Metric | Variant A (Short) | Variant B (8-10 screens) | Delta |
|---|---|---|---|
Account created (CR) | 88% | 75% | -13 pp |
Notification opt-in | 42% | 36% | -6 pp |
D1 Retention | 38% | 43% | +5 pp |
D7 Retention | 16% | 19% | +3 pp |
Conversion to Paid (Week 1) | 4.8% | 8.5% | +3.7 pp |

Outcome
The trade-off was intentional and data-defended. Variant B lost 13 pp at the top of the funnel and that was the point. Longer onboarding self-selected for users who were genuinely invested in the product before they ever sent a message.
In absolute numbers: Variant A produced 211 paid users from 4,400 accounts. Variant B produced 319 paid users from 3,750 accounts 108 more paying customers from a smaller, more committed cohort.

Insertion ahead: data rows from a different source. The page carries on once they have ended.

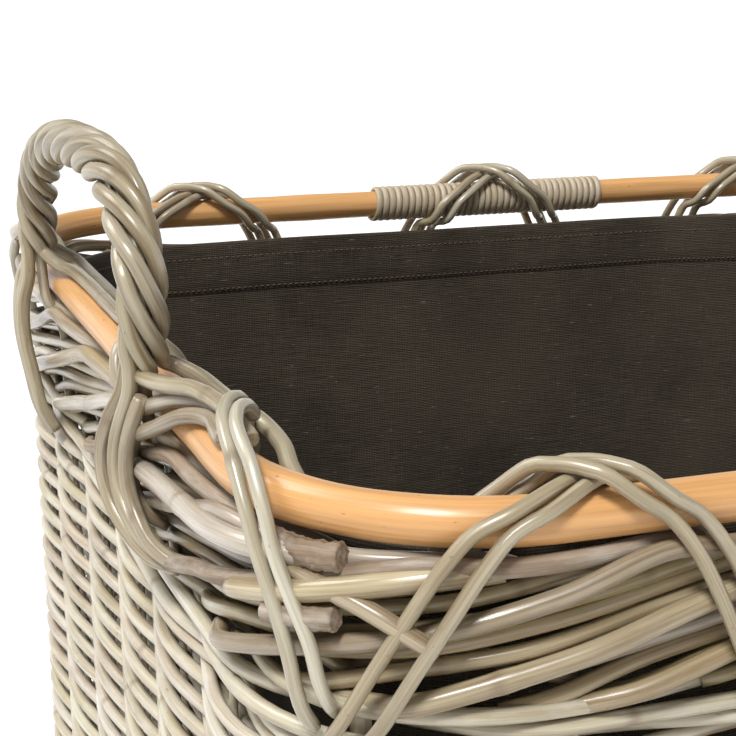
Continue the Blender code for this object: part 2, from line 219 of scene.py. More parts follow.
def tone_over(tree, kind, pattern, low, high, most, below, above):
    """One colour laid over another where a pattern is strong. Each is fixed or another node's."""
    blend = tree.nodes.new("ShaderNodeMix")
    blend.data_type = "RGBA"
    blend.blend_type = kind
    tree.links.new(between(tree, pattern, low, high, 0.0, most), blend.inputs["Factor"])
    for socket, value in ((blend.inputs[6], below), (blend.inputs[7], above)):
        if isinstance(value, tuple):
            socket.default_value = (*value, 1)
        else:
            tree.links.new(value, socket)
    return blend.outputs[2]


def roughen(tree, surface, layers):
    """Raised fibre or yarn: bumps of (height, strength, depth), laid one over another."""
    below = None
    for height, strength, depth in layers:
        bump = tree.nodes.new("ShaderNodeBump")
        bump.inputs["Strength"].default_value = strength
        bump.inputs["Distance"].default_value = depth
        tree.links.new(height, bump.inputs["Height"])
        if below:
            tree.links.new(below, bump.inputs["Normal"])
        below = bump.outputs[0]
    tree.links.new(below, surface.inputs["Normal"])


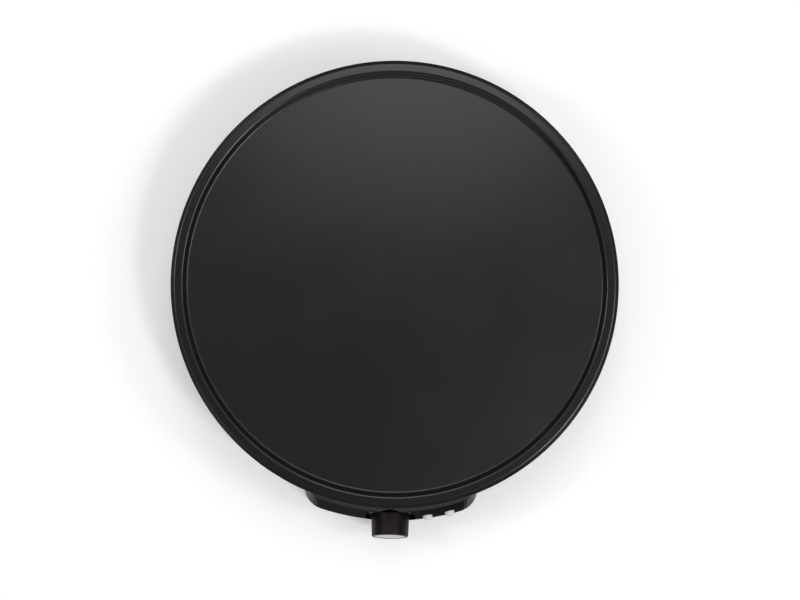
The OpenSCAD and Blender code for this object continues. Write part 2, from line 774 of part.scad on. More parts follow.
module thermostat_bushing() color("#c9a64a") on_seat(knob_at)
    translate([0, 0, body_top]) difference() {
        cylinder(r = bushing_r, h = -body_top - 0.5);
        translate([0, 0, -eps]) cylinder(r = shaft_r + running, h = -body_top + 2);
    }

fixing_len = seat_wall + bracket_t + 1.5;
module thermostat_body() color("#8a4a2a") on_seat(knob_at) difference() {
    translate([-body_w / 2, -body_down, body_bottom])
        cube([body_w, body_up + body_down, body_depth]);
    translate([0, 0, body_top - shaft_hole]) cylinder(r = shaft_r + running, h = shaft_hole + 1);
    for (side = [-1, 1]) translate([side * fixing_pitch / 2, 0, body_top - 3])
        cylinder(r = passed(m4), h = 4);
}

module thermostat_screws() color("#c4c4c0") on_seat(knob_at) for (side = [-1, 1])
    translate([side * fixing_pitch / 2, 0, -fixing_len]) difference() {
        union() {
            cylinder(r = m4[0], h = fixing_len);
            translate([0, 0, fixing_len - m4[2]]) cylinder(r1 = m4[0], r2 = m4[1], h = m4[2]);
        }
        for (a = [0, 90]) rotate([0, 0, a])
            translate([-m4[1] * 0.5, -0.5, fixing_len - 1.2]) cube([m4[1], 1, 2]);
    }

// Two blades on the back for the supply and the element, two on the right for the lamps
module thermostat_tabs() color("#c9a64a") on_seat(knob_at) {
    for (x = tab_at) translate([x - tab_w / 2, tab_up - tab_t / 2, body_bottom - tab_len])
        cube([tab_w, tab_t, tab_len]);
    for (y = side_tab_at) translate([body_w / 2, y - tab_t / 2, body_bottom + side_tab_w])
        cube([side_tab_len, tab_t, side_tab_w]);
}

module thermostat_shaft() color("#c8c8c6") on_seat(knob_at) difference() {
    translate([0, 0, body_top - shaft_hole + 0.5])
        cylinder(r = shaft_r, h = knob_back + knob_socket - body_top + shaft_hole - 1);
    translate([shaft_flat, -shaft_r, knob_back + 1]) cube([shaft_r, 2 * shaft_r, knob_socket]);
}

// ---- Knob ----

// The knob's outer shape, shrunk by inset
module knob_form(inset = 0) rotate_extrude($fn = 96) polygon(rounded([
    [0, knob_back, 0],
    [knob_d / 2 - inset, knob_back, 0.4],
    [knob_tip_d / 2 - inset, knob_front - inset, knob_round],
    [0, knob_front - inset, 0],
]));

module pointer_form() intersection() {
    difference() {
        knob_form();
        knob_form(pointer_depth);
    }
    rotate([0, 0, pointer_angle]) translate([cap_d / 2 + 0.6, -pointer_w / 2, knob_back + 2])
        cube([knob_d, pointer_w, knob_len]);
}

module thermostat_knob() color("#1c1615") on_seat(knob_at) difference() {
    knob_form();
    pointer_form();
    // Hollow inside, round the hub
    translate([0, 0, knob_back - eps]) difference() {
        cylinder(r = knob_tip_d / 2 - knob_wall, h = knob_len - knob_wall - cap_t - cap_recess);
        cylinder(r = knob_hub_r, h = knob_len);
    }
    // Socket for the shaft, with a flat that leaves room for the clip
    translate([0, 0, knob_back - eps]) difference() {
        cylinder(r = shaft_r + running, h = knob_socket);
        translate([shaft_flat + clip_t + 2 * running, -shaft_r - 1, 1 + gap])
            cube([shaft_r, 2 * shaft_r + 2, knob_socket]);
    }
    translate([0, 0, knob_front - cap_t - cap_recess])
        cylinder(r = cap_d / 2 + running, h = cap_t + cap_recess + eps);
}

module knob_cap() color("#c9cacb") on_seat(knob_at)
    translate([0, 0, knob_front - cap_t - cap_recess]) rotate_extrude($fn = 96) polygon(rounded([
        [0, 0, 0], [cap_d / 2, 0, 0], [cap_d / 2, cap_t, 0.3], [0, cap_t, 0],
    ]));

module knob_pointer() color("#e6e6e2") on_seat(knob_at) pointer_form();

module knob_clip() color("#b4b6b7") on_seat(knob_at)
    translate([shaft_flat + running, -1.8, knob_back + 1.5]) cube([clip_t, 3.6, knob_socket - 3]);

// ---- Wiring ----

module terminal_block() color("#e4e0d2") difference() {
    translate([-block[0] / 2, block_y - block[1] / 2, cover_top_z]) cube(block);
    for (i = [-1, 0, 1]) {
        translate([i * block_pitch, block_y - block[1] / 2 - eps, block_hole_z])
            rotate([-90, 0, 0]) cylinder(r = 2.2, h = 5);
        translate([i * block_pitch, block_y, cover_top_z + block[2] - 3]) cylinder(r = 2.2, h = 4);
    }
    for (side = [-1, 1]) translate([side * block_pitch / 2, block_y, cover_top_z - eps]) {
        cylinder(r = passed(m3), h = block[2] + 1);
        translate([0, 0, block[2] - 4]) cylinder(r = m3[1] + 0.2, h = 5);
    }
}

module terminal_screws() color("#c4c4c0") for (side = [-1, 1])
    translate([side * block_pitch / 2, block_y, cover_top_z + block[2] - 4])
        rotate([180, 0, 0]) screw(m3, block[2] - 4 + cover_t - 0.8);

module cord_gland() color("#101011") translate([0, 0, cord_z]) rotate([-90, 0, 0]) difference() {
    rotate_extrude() polygon(rounded([
        [0, gland_in_y - gland_lip_t, 0],
        [gland_hole_r + 1, gland_in_y - gland_lip_t, 1],
        [gland_hole_r + 1, gland_in_y, 0],
        [gland_hole_r - running, gland_in_y, 0],
        [gland_hole_r - running, gland_face_y, 0],
        [gland_flange_r, gland_face_y, 0],
        [gland_flange_r, gland_face_y + gland_flange_t, 1],
        [0, gland_face_y + gland_flange_t, 0],
    ]));
    translate([0, 0, gland_in_y - gland_lip_t - 1])
        cylinder(r = cord_hole_d / 2, h = gland_face_y - gland_in_y + gland_lip_t + gland_flange_t + 2);
}

module cord_clamp() color("#1b1c1e") difference() {
    translate([-clamp_w / 2, clamp_y - clamp_depth / 2, cord_z + gap])
        cube([clamp_w, clamp_depth, clamp_bar_h]);
    translate([0, clamp_y - clamp_depth, cord_z]) rotate([-90, 0, 0])
        cylinder(r = cord_hole_d / 2, h = 2 * clamp_depth);
    for (side = [-1, 1]) translate([side * clamp_pitch / 2, clamp_y, cord_z])
        cylinder(r = passed(m3), h = clamp_bar_h + 2);
}

module cord_clamp_screws() color("#c4c4c0") for (side = [-1, 1])
    translate([side * clamp_pitch / 2, clamp_y, cord_z + gap + clamp_bar_h])
        rotate([180, 0, 0]) screw(m3, clamp_bar_h + 2 * gap + 8);

// Each lead runs straight for a little way where it leaves a terminal, gap short of it
lead_z = cover_top_z + lead_d / 2 + 1;
lead_turn_y = -knob_at[1] + 82;
function straight(p, way, step = 6) = [for (d = [gap, step, 2 * step]) p + d * way];
function backward(p) = [for (i = [len(p) - 1:-1:0]) p[i]];
function block_exit(i) = straight([i * block_pitch, block_y - block[1] / 2 + 4, block_hole_z], [0, -1, 0]);
function pin_exit(side) =
    straight(at_z(element_leg(side), element_leg_z - pin_h), [0, 0, -1], 4);
function tab_exit(i) = [for (d = [gap, 6, 12])
    seat_point(knob_at, [tab_at[i], tab_up, body_bottom - tab_len - d])];
fuse_z = under_z - fuse_r - gap / 2;
function fuse_exit(side) = [for (d = [[gap, 0], [3, 0], [6, 0], [12, 2.5]])
    at_z(fuse_at, fuse_z) + [side * (fuse_len / 2 + d[0]), 0, -d[1]]];
earth_end = at_z(polar(post_reach - earth_tab_len + 2, post_angles[earth_post]), reflector_z - tab_t);

module live_lead() color("#6b4a2c") tube(concat(
    block_exit(-1), [[-26, 40, lead_z], [-32, -20, lead_z], [-26, lead_turn_y + 20, lead_z + 2]],
    backward(tab_exit(0))), lead_d);

module neutral_lead() color("#2f5aa0") tube(concat(
    block_exit(1), [[30, 40, lead_z], [40, -20, lead_z], [26, -80, lead_z + 2]],
    backward(pin_exit(1))), lead_d);

module earth_lead() color("#6f9a3c") tube(concat(
    block_exit(0), [[-4, 64, lead_z + 4], earth_end + [16, 4, -22]],
    backward(straight(earth_end, [0, 0, -1]))), lead_d);

module thermostat_lead() color("#c24a3a") tube(concat(
    tab_exit(1), [[4, lead_turn_y, 28], at_z(fuse_in_at, reflector_z - 14), at_z(fuse_in_at, reflector_z + 4)],
    backward(fuse_exit(1))), lead_d);

module fuse_lead() color("#c24a3a") tube(concat(
    fuse_exit(-1), [at_z(fuse_out_at, reflector_z + 4), at_z(fuse_out_at, reflector_z - 14),
        [-44, -106, reflector_z - 26]],
    backward(pin_exit(-1))), lead_d);

// The capillary joins the sensing bulb to the thermostat
capillary_d = 2;
bulb_end = [bulb_at[0] + bulb_len / 2, bulb_at[1], under_z - bulb_r - gap / 2];
module capillary_tube() color("#b5703c") tube(concat(
    straight(bulb_end, [1, 0, 0]), [at_z(capillary_at, reflector_z + 5),
        at_z(capillary_at, reflector_z - 10), [44, lead_turn_y + 10, 36]],
    [for (d = [18, 10, gap]) seat_point(knob_at, [0, body_up - 4, body_bottom - d])]
), capillary_d);

// The two leads of a lamp run side by side from the lamp to their blade
lamp_lead_d = 1.4;
lamp_lead_way = [-0.66, 0.88];
module lamp_leads() color("#d8d4c8")
    for (i = [0, 1], side = [-1, 1]) let (way = side * lamp_lead_way) tube(concat(
        [for (d = [gap, 4, 8])
            seat_point(lamps_at[i], [way[0], way[1], neon_top - neon_len - d])],
        [for (d = [8, 4, gap]) seat_point(knob_at, [body_w / 2 + side_tab_len / 2 + way[0],
            side_tab_at[1 - i] + way[1], body_bottom + side_tab_w - d])]
    ), lamp_lead_d, 8, 3);

// ---- Which nodes are drawn ----

translate([0, shift_y, 0]) {
    cooking_plate();
    heating_element();
    element_seals();
    element_pins();
    element_clamps();
    clamp_screws();
    plate_washers();
    plate_screws();
    heat_reflector();
    reflector_screws();
    earth_tab();
    thermal_fuse();
    fuse_clamp();
    sensing_bulb();
    bulb_clamp();
    capillary_tube();
    base_housing();
    bottom_cover();
    rubber_feet();
    foot_screws();
    front_panel();
    panel_screws();
    power_lens();
    heating_lens();
    power_lamp();
    heating_lamp();
    lens_retainers();
    thermostat_body();
    thermostat_bracket();
    thermostat_bushing();
    thermostat_screws();
    thermostat_tabs();
    thermostat_shaft();
    thermostat_knob();
    knob_cap();
    knob_pointer();
    knob_clip();
    terminal_block();
    terminal_screws();
    cord_gland();
    cord_clamp();
    cord_clamp_screws();
    live_lead();
    neutral_lead();
    earth_lead();
    thermostat_lead();
    fuse_lead();
    lamp_leads();
}
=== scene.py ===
"""Looks of the electric crepe maker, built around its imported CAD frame.

Metres, +Z up, and the control panel faces -Y. The plate's sizes, the widths of broken edges and
the depths of grain are in millimetres, and they are multiplied by MM where they are used.
"""

import json
import math

import bpy
from mathutils import Matrix, Vector

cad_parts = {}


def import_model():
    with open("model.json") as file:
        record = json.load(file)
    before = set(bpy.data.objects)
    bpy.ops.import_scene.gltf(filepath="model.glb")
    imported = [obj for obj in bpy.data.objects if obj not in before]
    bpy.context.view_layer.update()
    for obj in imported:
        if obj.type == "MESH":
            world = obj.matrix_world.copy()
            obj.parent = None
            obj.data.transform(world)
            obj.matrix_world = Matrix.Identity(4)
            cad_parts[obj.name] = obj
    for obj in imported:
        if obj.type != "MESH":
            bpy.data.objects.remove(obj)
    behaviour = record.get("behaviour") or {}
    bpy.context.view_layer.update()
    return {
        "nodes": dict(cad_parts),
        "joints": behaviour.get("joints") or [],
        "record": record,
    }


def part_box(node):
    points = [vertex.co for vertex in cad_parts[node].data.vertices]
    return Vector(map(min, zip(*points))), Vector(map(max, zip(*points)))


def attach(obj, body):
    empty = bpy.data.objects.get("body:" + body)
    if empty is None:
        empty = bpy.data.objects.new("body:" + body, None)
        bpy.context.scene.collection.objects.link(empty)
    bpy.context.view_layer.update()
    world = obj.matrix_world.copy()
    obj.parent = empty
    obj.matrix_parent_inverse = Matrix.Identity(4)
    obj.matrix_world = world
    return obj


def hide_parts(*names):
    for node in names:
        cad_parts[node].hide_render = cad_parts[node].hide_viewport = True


MM = 0.001
UP = (0, 0, 1)

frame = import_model()
nodes = frame["nodes"]
record = frame["record"]
slot_of = {row["node"]: row["material_slot"] for row in record["subparts"]}
mount = {row["name"]: row for row in record["mounts"]}
knob_joint = frame["joints"][0]

# ---- Places and sizes ----

cooking_point = Vector(mount["cooking_surface"]["pos_m"])
axis_point = Vector((cooking_point.x, cooking_point.y, 0))
plate_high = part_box("cooking_plate")[1]
KNOB_POINT = tuple(knob_joint["pos_m"])
KNOB_AXIS = tuple(knob_joint["axis"])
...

Fewer users came through the door. More of them paid. And the ones who paid stayed longer D7 retention up 3 pp, churn down, LTV compounding in Variant B's favor well beyond what any single metric captures.
The metric to watch wasn't conversion volume.
It was conversion quality. Onboarding isn't a UX formality. In a product where users are forming a connection with an AI, it's the first conversation the moment that sets emotional expectations and tells the user: this was made for someone like you.
What I’d do differently
Run a second iteration testing a mid-length variant (11 12 screens) could it recover some lost CR without sacrificing retention?
Instrument individual screen drop-off from day one some friction points only became visible in hindsight.
Test a progressive onboarding model collect minimal info upfront, deepen personalization inside the product after the first session.